Many of the addresses, phone numbers, and email addresses were wrong.

Including my own.

I can't speak to bd smith's allegations. But, I can say I've never gotten a solicitation SIGNED by Bobby Kahn.

I don't think the Bobby Kahn brand name has to be used on every Democratic Document in Georgia.

The State Chair is not a forum for building a national name brand or a future political career.

It's about helping OTHER Democrats raise money, increase name brand recognition, and ... taking ALL THE CRITICISM from everyone.

I've taken my shots at Bobby Kahn. Taking shots is lots of fun.

But even I'm not crazy enough to take his job.

Bobby said...

Guess I'll weigh in. For everyone who voted in the 2004 Presidential Primary and has a phone number on the voter file, a call was attempted. We completed well over 100,000 phone calls. It was very expensive, but it is starting to pay off. The small donor program will make a decent amount of money in 2007, and even more in 2008 as excitement over the Presidential election grows. As expensive as calling is, mailing is alot more expensive. We did a test mail off of the 2004 Pres Prim file. The returns were much better on the phone, and cost less. Granted, we missed people without phone numbers (40% of the file), but the effort was significant, resulting in a much larger small donor base.

The important information in Chris's post is that there is a great deal of overlap between the DNC and DPG lists -- you just have to look at federal and state reports. Also, State Committee members routinely get invited to the JJ and GADCC dinners, and are solicited by the various joint fundraising programs. If you still feel left out, send me an email at, and I will make sure I ask you for money in the days remaining in my term. Bobby Kahn

Chris said...

Bd, I'm not sure the exact process, the DNC's Dollars for Democrats program coordinates the effort as part of a joint agreement.

The initial list may have used a telephone solicitation initially followed up by a mail reminder to get the donation.

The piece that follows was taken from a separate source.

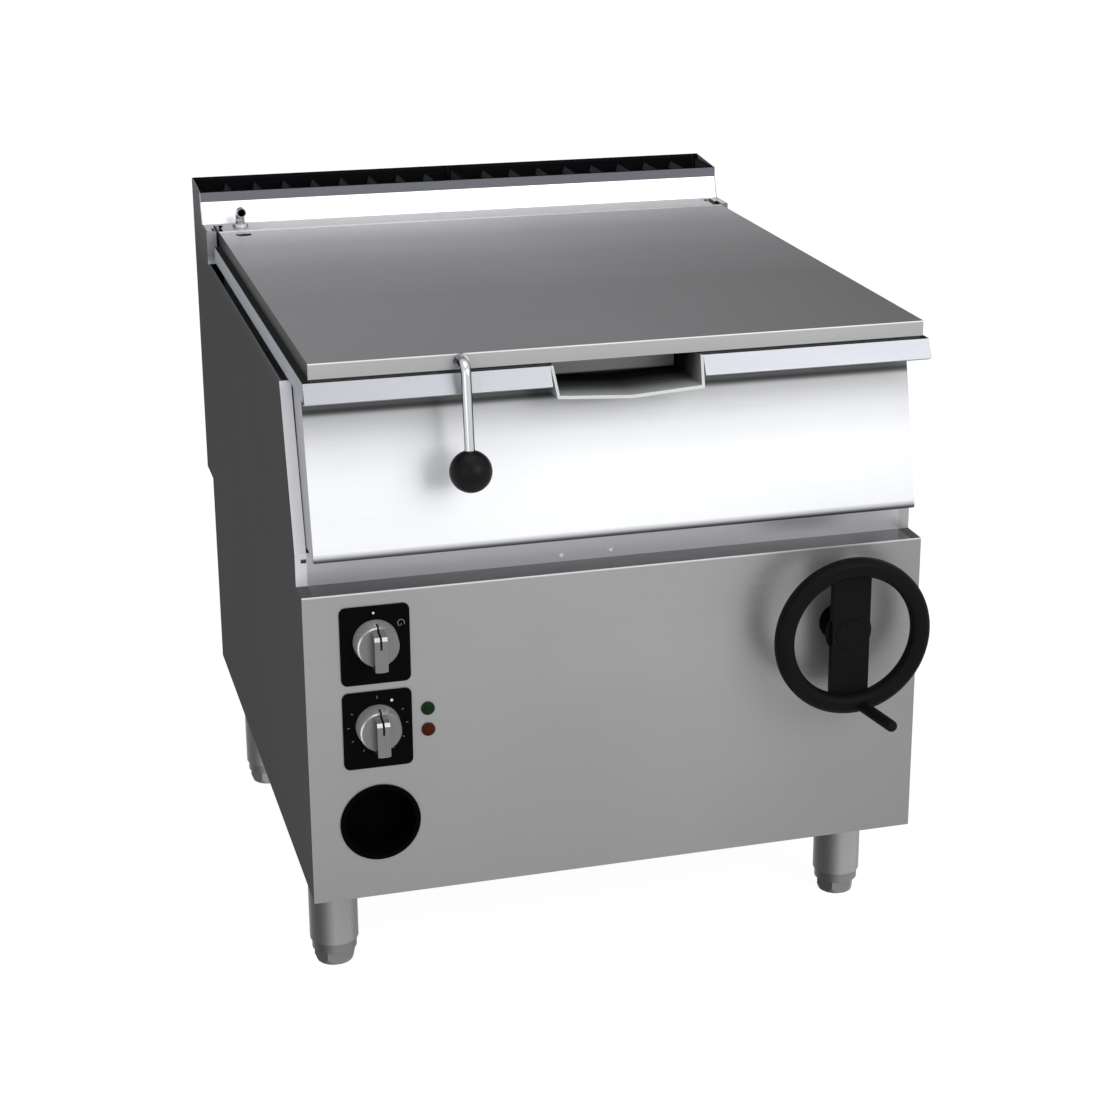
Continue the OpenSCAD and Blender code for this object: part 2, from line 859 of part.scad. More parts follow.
module crank_grip() {
    start = (1.5 * ring_t + 2 * side_gap) / cos(grip_splay);
    length = (grip_reach - grip_d / 2 - hand_out + ring_t) / cos(grip_splay) + grip_d / 2 - start;
    color("#141416") from_front() facing_front(wheel_x, 0, drive_z)
        facing_grip(hand_out - ring_t)
            translate([0, 0, start])
                difference() {
                    rotate_extrude()
                        grip_profile(length);
                    translate([0, 0, -cut])
                        cylinder(h = length + cut - grip_d / 2, r = grip_pin_r + run_gap);
                }
}

module grip_profile(length) {
    r = grip_d / 2;
    square([0.82 * r, length / 8]);
    translate([0, length / 16])
        square([r, length * 15 / 16 - r]);
    intersection() {
        translate([0, length - r])
            circle(r);
        square([r, length]);
    }
}

// Controls on the front panel

plate_t = 2;
plate_r = 8;
switch_w = 48;
switch_d = 42;
plate_places = [for (up = [0, plate_pitch]) [-plate_x, plate_z + up]];
knob_places = [for (place = plate_places) place + [0, knob_up]];
pilot_pitch = 28;
pilot_top_z = plate_z + 20;
pilot_places = [for (i = [0, 1]) [-pilot_x, pilot_top_z - i * pilot_pitch]];
recess_collar_w = 4.5;
recess_cup_r = recess_d / 2 - recess_collar_w;
recess_t = 1.5;

module control_plates() {
    color("#0e0e11") from_front()
        for (place = plate_places)
            difference() {
                along_y(-plate_t, plate_t)
                    translate(place)
                        rounded_rect(plate_w, plate_h, plate_r);
                pin_y(-cut - plate_t, plate_t + 2 * cut, place + [0, knob_up], spindle_d);
            }
}

module control_switches() {
    color("#2a2a2c") from_front()
        for (place = knob_places)
            difference() {
                along_y(sheet_t, switch_d)
                    translate(place)
                        rounded_rect(switch_w, switch_w, plate_r / 2);
                pin_y(0, sheet_t + switch_d / 2, place, spindle_d / 2 + run_gap);
            }
}

module spindle(place) {
    pin_y(-plate_t - knob_h / 2, plate_t + knob_h / 2 + sheet_t + switch_d / 2 - side_gap, place,
          spindle_d / 2);
}

// A conical knob with a raised grip bar whose top end ramps down to the pointer
module knob() {
    r = knob_d / 2;
    body_h = 0.6 * knob_h;
    difference() {
        union() {
            rotate_extrude()
                polygon([[0, 0], [r, 0], [r, 0.08 * knob_h], [0.93 * r, body_h - 0.05 * knob_h],
                         [0.88 * r, body_h], [0, body_h]]);
            intersection() {
                along_x(-0.29 * r, 0.58 * r)
                    polygon([[-r, 0], [-r, 0.96 * knob_h], [-0.92 * r, knob_h],
                             [0.5 * r, knob_h], [0.66 * r, 0.92 * knob_h],
                             [0.82 * r, body_h / 2], [0.82 * r, 0]]);
                cylinder(h = knob_h, r = 0.97 * r);
            }
        }
        translate([0, 0, -cut])
            cylinder(h = knob_h / 2 - face_gap + cut, r = spindle_d / 2);
        along_x(-0.05 * r, 0.1 * r)
            polygon([[0.1 * r, 0.94 * knob_h], [0.46 * r, 0.94 * knob_h],
                     [0.6 * r, 0.87 * knob_h], [0.8 * r, body_h / 2], [r, body_h / 2],
                     [r, knob_h + cut], [0.1 * r, knob_h + cut]]);
    }
}

module selector_knob() {
    color("#a2a3a6") from_front()
        facing_front(-plate_x, -plate_t - face_gap, knob_places[1][1])
            knob();
}

module thermostat_knob() {
    color("#a2a3a6") from_front()
        facing_front(-plate_x, -plate_t - face_gap, knob_places[0][1])
            knob();
}

module selector_spindle() {
    color("#b5b6b8") from_front()
        spindle(knob_places[1]);
}

module thermostat_spindle() {
    color("#b5b6b8") from_front()
        spindle(knob_places[0]);
}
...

If you move or or registered in a different location or only have a cell phone (or whatever) it may have missed you.

However, I do know people that have gotten these types of solicitations.

The ultimate point is that the party raises a lot of money right now from the connections of the current people involved. I think people make a mistake if they think the party isn't currently trying to raise as much money as possible, or that some new regime that takes over starts with the existing customer base (the donors) intact and can merely build from there.

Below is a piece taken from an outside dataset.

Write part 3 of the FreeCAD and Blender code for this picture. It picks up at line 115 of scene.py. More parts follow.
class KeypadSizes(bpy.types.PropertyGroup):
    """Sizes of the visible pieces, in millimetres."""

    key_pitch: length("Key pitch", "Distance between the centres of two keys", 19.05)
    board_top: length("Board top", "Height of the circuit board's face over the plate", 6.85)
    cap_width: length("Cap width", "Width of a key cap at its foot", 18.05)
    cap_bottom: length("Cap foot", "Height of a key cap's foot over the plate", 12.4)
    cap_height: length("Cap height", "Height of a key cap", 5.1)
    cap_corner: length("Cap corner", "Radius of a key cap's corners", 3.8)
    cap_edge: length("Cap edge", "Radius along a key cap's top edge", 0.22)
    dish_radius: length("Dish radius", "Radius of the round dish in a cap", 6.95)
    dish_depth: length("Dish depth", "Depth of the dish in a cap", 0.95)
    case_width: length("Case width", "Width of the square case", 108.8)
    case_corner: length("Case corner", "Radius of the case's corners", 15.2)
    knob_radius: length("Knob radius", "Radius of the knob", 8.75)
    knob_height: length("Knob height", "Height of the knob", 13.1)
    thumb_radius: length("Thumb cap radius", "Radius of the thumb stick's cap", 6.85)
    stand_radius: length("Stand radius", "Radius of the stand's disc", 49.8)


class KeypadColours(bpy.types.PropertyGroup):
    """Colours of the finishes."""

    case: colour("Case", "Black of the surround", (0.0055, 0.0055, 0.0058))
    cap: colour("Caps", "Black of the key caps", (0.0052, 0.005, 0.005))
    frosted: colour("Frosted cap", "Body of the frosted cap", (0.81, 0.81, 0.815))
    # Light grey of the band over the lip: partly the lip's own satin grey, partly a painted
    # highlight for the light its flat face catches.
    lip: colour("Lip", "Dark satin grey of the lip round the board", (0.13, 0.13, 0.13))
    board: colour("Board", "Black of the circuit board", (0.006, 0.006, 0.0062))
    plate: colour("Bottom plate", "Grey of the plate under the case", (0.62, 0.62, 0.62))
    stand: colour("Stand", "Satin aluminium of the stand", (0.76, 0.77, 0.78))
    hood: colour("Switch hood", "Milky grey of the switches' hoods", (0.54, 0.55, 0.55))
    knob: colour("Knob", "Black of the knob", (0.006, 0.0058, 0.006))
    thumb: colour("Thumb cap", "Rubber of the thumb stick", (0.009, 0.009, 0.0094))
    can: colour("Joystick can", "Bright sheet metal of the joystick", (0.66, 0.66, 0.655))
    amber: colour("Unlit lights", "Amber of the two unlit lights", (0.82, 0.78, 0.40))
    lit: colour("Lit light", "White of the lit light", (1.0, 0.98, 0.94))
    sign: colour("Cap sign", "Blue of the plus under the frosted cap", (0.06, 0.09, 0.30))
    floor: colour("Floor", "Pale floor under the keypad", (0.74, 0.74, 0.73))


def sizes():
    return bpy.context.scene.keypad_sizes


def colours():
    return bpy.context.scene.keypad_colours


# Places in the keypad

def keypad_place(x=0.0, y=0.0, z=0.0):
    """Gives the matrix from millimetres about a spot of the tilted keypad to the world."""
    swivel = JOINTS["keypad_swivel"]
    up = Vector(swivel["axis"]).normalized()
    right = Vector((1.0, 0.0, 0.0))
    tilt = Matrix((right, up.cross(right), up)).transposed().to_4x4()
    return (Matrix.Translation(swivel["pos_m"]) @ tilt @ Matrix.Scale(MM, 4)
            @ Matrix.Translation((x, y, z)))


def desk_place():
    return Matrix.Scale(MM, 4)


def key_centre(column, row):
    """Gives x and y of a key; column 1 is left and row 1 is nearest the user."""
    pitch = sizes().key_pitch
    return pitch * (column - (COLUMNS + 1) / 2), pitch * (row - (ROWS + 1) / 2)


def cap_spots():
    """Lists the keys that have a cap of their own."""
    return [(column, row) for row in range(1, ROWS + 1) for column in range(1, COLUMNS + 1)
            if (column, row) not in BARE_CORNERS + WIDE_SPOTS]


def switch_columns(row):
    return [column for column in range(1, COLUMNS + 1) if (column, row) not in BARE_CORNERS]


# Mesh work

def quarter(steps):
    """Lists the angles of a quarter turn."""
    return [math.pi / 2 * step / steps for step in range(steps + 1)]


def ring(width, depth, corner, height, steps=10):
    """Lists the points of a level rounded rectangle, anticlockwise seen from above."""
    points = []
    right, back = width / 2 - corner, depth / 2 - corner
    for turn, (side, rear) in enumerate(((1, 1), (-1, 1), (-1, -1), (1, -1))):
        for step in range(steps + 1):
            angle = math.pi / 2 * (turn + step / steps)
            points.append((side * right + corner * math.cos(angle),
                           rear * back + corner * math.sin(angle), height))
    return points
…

That's a fantasy world. Ask Beth Perera if she was able to raise the same money from the same donors that were on Robert Ray's disclosure reports. Beth is an awesome candidate. Just about everyone I can think of would rather go to her fundraiser and chat with her than Robert Ray. But this just isn't how it works. Realism '08.

Amy Morton said...

Oh, that's funny. You get a promotion, as well. I appreciate you guys chiming in.

BD Smith said...

I haven't moved since purchasing my home in 1996. That's all I'm saying...

Roxanne Jekot said...

I'm with BD.

This whole little rant on their part is sad, because they honestly believe it.

There's a reason DC strategists want to write off the south and it comes from our own local party. They tell them to sit down and shut up because only "they" know southern politics.

Well, here's hoping our newly elected officials take a better stance.

Chris said...

Roxanne, no disrespect but that is moronic. Percentage wise, Georgia has more Democrats in Congress than Michigan or Ohio. The DPG and DNC worked hand in hand to elect and re-elect Marshall and Barrow in 2002, 2004 and 2006.

In 2004, DPG officers put their political capital on the line to get what little scraps Majette's campaign could get. Why would we want to write off the South? That makes absolutely no sense.

Roxanne Jekot said...

Hey, Chris.........

I didn't say we should write off the south - try re-reading it.